Depending on which option you choose, a display of the number of players queued up is either entirely meaningless or bound to be very low. If a gross estimation of your chances to get into a match is what you want, then I must furthermore point out that the game already contains such a thing. Namely, when you are in the queue, the game shows the estimated time until a match is found.

My second point is about the player interpretation of any kind of displayed number and possible consequences. Whether a number is high or low is a normative matter that is not provided by the facts. I might find 500 players in the queue high, or I mind find it low. 500 may be much higher than what I saw it to be yesterday, or far lower. In other words, a simple number is subject to interpretation and from that interpretation may follow encouragement or discouragement. If I find 500 players in the queue low, then that discourages me from queueing up myself.

Now, your suggestion appears to be motivated by the insufficient amount of players queueing up for DM team games. The to-be-displayed number of players in the queue would hence unlikely surpass tens or hundreds. The closer this number approaches zero, the bigger the chance that I will interpret this number as being low, the more likely I will be discouraged from joining the queue myself.

You attempt to refute my second point by arguing that the game already discourages players from joining the DM team game queue by not displaying any number at all.
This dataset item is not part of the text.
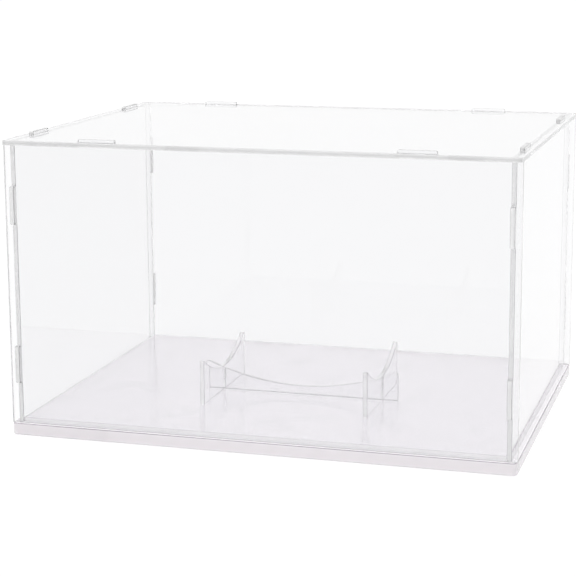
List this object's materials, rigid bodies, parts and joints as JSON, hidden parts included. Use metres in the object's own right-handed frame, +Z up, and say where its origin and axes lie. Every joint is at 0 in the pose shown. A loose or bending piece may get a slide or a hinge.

However, it is not correct to speak of discouragement here, for it is more accurately a lack of both encouragement and discouragement. In other words, the current situation is neutral, for the absence of a displayed number also entails the absence of player interpretations of that number. After all, if there is nothing to interpret, then neither are there interpretations of good or bad.

To display the number of players in the queue, then, is to allow players to actively interpret that number as good or bad. Given that this number may be low, in cases such as DM team games, there is the real possibility that it will discourage rather than encourage players to join the queue. If one player does not join the queue because the low number discourages them, then it is increasingly likely that the next player will make the same judgment. Consequently, displaying the number of players in the queue as per your suggestion is not a measure with a guaranteed positive outcome, but is equally likely to have a negative effect.

Given that the number is both meaningless and possibly counterproductive, I conclude that it is bad idea.

I don’t think this is true – at the very least, a higher number of players in the queue increases the chances that some of those players are potential matches for your ELO range, and thus is a decent (although not absolute) indicator of how quickly you’ll find a match.

while I do somewhat agree that showing a number might create a negative feedback loop with regards to the number of players willing to join a particular queue, if a certain mode like DM is unpopular in ranked then I don’t think there’s any benefit in “hiding” that fact – if the devs want that mode to flourish then they should make it more appealing to players instead of hiding the fact that nobody wants to play it.

Atleast we could stop arguing about how many people of the 17k average players are playing in ranked MP.

This should be the case.

However right now, you might get matched up with whatever opponent, no matter what your elo is, if there aren’t enough players otherwise. There should be an ELO difference range cap that would block you from matching with people who have too high or low ELO compared to you, no matter even if it was just the 2 of them in matchmaking. Now what that cap should be, is something to talk about. Also this same should take effect in premade teams, so they cannot queue up as a team if the ELO difference between each other is too high.

This is partly true. However, if there is introduced (in case it doesn’t already exist) a priority to players who have been longer in the Q, that would keep getting higher the longer you wait, it should also make the individual player get faster into a game, the more players that you add into the Q.

To me personally, if such numbers were shown in the game, would just show to me how healthy the game is doing, if I feel like playing I’m still going to Q no matter how low the player count is, cause I want to play anyway. So I’m not really against it or advocating for it that much either.